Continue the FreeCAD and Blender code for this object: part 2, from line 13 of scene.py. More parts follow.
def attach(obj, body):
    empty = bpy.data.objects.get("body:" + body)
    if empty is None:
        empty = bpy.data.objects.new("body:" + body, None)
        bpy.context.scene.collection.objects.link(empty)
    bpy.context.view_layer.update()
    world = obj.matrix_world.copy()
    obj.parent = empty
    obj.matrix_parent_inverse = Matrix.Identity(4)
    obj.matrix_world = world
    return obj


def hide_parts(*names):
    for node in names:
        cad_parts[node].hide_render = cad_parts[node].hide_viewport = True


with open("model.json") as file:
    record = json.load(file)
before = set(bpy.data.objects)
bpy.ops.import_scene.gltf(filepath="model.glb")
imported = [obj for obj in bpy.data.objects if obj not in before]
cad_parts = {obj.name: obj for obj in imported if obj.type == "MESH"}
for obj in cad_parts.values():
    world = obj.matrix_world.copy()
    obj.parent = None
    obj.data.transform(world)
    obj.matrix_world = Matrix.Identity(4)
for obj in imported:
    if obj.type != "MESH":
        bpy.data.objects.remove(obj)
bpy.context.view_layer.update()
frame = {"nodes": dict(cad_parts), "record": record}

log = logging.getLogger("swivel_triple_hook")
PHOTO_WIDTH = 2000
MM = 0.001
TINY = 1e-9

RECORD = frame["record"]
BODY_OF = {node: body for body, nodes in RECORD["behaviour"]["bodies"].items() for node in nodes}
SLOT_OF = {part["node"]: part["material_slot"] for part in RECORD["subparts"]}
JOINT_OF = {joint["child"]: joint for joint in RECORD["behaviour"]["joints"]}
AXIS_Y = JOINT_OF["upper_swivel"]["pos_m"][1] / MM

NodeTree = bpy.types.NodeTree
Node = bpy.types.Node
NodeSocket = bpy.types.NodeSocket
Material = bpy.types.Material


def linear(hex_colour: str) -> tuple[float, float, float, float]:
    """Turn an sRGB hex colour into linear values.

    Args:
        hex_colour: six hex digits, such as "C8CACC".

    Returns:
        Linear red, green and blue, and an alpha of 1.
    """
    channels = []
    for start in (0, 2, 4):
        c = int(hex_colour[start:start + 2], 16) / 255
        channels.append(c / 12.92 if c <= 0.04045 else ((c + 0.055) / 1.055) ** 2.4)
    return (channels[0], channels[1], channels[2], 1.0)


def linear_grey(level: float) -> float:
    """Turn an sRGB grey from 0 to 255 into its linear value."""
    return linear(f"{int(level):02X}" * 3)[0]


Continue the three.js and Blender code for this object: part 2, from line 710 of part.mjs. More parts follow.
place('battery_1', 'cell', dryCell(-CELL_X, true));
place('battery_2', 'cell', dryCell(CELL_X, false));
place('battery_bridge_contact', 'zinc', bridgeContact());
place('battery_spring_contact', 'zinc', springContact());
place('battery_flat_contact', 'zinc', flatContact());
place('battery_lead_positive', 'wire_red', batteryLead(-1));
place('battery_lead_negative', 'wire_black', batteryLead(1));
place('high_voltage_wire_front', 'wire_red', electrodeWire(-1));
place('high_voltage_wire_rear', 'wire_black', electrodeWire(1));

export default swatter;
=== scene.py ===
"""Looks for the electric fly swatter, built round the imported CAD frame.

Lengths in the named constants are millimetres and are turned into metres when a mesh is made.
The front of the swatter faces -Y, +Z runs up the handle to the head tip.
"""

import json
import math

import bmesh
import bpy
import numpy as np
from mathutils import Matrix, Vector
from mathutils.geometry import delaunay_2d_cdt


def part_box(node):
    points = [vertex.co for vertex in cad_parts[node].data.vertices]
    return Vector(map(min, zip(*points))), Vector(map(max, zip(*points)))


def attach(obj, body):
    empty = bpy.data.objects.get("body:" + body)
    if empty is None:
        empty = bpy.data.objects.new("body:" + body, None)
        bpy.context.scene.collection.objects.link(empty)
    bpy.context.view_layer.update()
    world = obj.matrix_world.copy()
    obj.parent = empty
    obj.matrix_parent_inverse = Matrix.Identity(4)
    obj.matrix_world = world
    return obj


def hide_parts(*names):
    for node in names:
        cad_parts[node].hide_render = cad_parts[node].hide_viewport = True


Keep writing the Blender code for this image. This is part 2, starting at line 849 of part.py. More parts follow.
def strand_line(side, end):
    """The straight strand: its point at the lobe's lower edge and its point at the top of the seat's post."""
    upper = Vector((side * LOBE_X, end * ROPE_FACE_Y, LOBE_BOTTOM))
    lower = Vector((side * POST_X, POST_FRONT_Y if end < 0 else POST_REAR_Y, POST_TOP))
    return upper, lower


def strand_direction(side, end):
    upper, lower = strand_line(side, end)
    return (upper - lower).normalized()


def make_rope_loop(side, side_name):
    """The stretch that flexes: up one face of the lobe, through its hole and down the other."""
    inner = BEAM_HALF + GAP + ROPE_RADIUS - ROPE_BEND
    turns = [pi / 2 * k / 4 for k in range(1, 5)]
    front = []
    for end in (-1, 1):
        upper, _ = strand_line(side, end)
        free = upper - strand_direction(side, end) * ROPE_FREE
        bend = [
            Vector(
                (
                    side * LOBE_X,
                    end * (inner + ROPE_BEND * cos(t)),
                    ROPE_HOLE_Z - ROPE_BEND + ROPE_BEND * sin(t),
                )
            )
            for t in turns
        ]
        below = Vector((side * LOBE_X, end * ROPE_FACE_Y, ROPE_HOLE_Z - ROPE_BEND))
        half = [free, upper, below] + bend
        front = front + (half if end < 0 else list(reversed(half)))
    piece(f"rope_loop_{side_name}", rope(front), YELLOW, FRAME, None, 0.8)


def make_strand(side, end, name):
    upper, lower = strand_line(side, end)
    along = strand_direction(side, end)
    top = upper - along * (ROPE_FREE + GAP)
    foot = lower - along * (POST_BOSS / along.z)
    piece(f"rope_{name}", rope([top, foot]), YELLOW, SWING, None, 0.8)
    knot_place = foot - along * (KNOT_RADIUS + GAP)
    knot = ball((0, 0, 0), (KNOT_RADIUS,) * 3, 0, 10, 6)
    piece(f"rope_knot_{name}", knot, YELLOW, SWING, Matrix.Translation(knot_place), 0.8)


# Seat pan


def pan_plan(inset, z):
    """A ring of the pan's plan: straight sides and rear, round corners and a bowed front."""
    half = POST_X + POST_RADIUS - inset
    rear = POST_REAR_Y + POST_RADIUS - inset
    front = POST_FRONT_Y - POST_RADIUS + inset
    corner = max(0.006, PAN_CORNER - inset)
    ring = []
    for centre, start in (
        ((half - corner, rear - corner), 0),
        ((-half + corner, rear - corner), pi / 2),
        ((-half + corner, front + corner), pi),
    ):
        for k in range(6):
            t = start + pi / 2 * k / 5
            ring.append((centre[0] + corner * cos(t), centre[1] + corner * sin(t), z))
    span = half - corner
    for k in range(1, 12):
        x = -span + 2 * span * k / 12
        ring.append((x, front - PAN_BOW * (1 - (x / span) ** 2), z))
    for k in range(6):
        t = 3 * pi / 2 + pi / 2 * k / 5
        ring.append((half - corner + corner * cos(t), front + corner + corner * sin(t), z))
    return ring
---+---
# DIRECTION:
Output nothing except the lines from the line with "record = json.load(file)" through the line with "obj.data.transform(world)", copied exactly, end lines included.

# ANSWER FOR THE TASK:
    record = json.load(file)
before = set(bpy.data.objects)
bpy.ops.import_scene.gltf(filepath="model.glb")
imported = [obj for obj in bpy.data.objects if obj not in before]
cad_parts = {obj.name: obj for obj in imported if obj.type == "MESH"}
for obj in cad_parts.values():
    world = obj.matrix_world.copy()
    obj.parent = None
    obj.data.transform(world)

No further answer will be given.